Some conclusions, laudable attempts to carefully conclude only what can be fairly gleaned from evidence, end up as disappointing statements that we might have surmised without recourse to any evidence at all. For example, he concludes that "[i]t is clear that the Anglo-Saxons were an intimate part of a northern Germanic cultural entity that spanned the North Sea. They used cultural markers from within this Germanic identity to reflect different types of Germanic identity within Britain" (70) or, again, that "the settlement of Germanic peoples at different levels of society was subject to the realities of power and the concerns of strategy" (73).
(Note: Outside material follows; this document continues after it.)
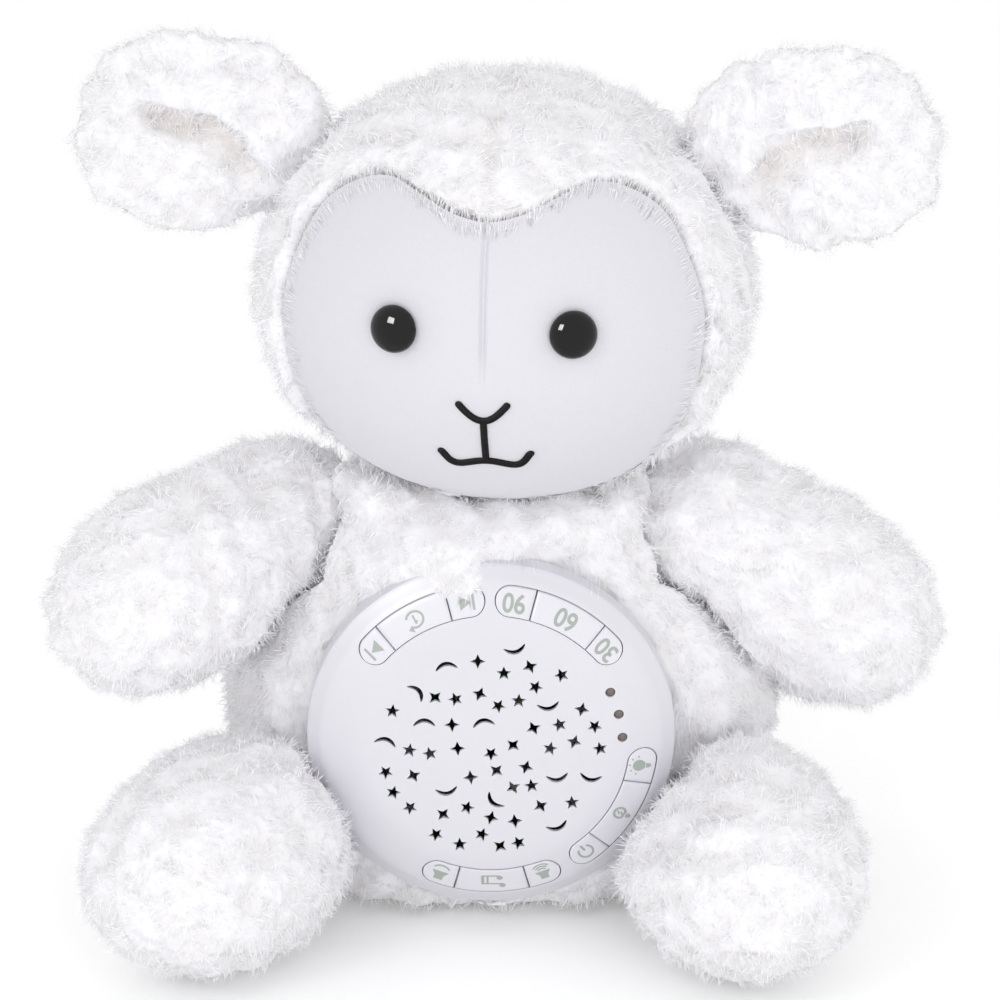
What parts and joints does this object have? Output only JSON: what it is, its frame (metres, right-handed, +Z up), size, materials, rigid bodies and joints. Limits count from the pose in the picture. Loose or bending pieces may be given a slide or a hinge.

Henson supports some specific views regarding the emergence of an Anglo-Saxon ethnie: migration involved movements of whole social groups not merely smaller bands of warrior elites; Roman Britain was an organized and still functioning diocese when they arrived (as opposed to an empty land of scattered tribes) even though this system of rule broke down over the sixth-century (181, 184). The conclusion, though, is most useful in reminding us of what was unlikely to be the case rather than in its speculations about what could, may, or indeed "must" have happened: We can only guess about the religion and social and political structures of the Germanic migrants (180-81); the connection between material culture and ethnicity is ambigious (182); the length of the Anglo-Saxon period precludes treating it as a single culture (185). Rather than developing an argument, however, this book draws together fundamental evidence about how language, religion, and material culture contribute to the development of an Anglo-Saxon identity as distinct from a mass of tribal identities, from overarching continental germanic identities, as well as distinct from Romano-British culture that preceded the Anglo-Saxons in Britain. Assembling this information in one place, including a full seventy-nine pages of appendices (lists of kings, Roman emperors, chronologies, a summary of Germanic Philology, place name tables, a timeline, and most unusually a collection of extracts from primary sources regarding King Arthur) creates a resource of potential use to students. In this it fits well with the similar guides already published by Anglo-Saxon Books. I still wonder, however, if a book that sacrificed the attempt at completeness for a more engaging integration of evidence with narrative would have produced a more cogent overview of the debate and might better serve students and general readers alike.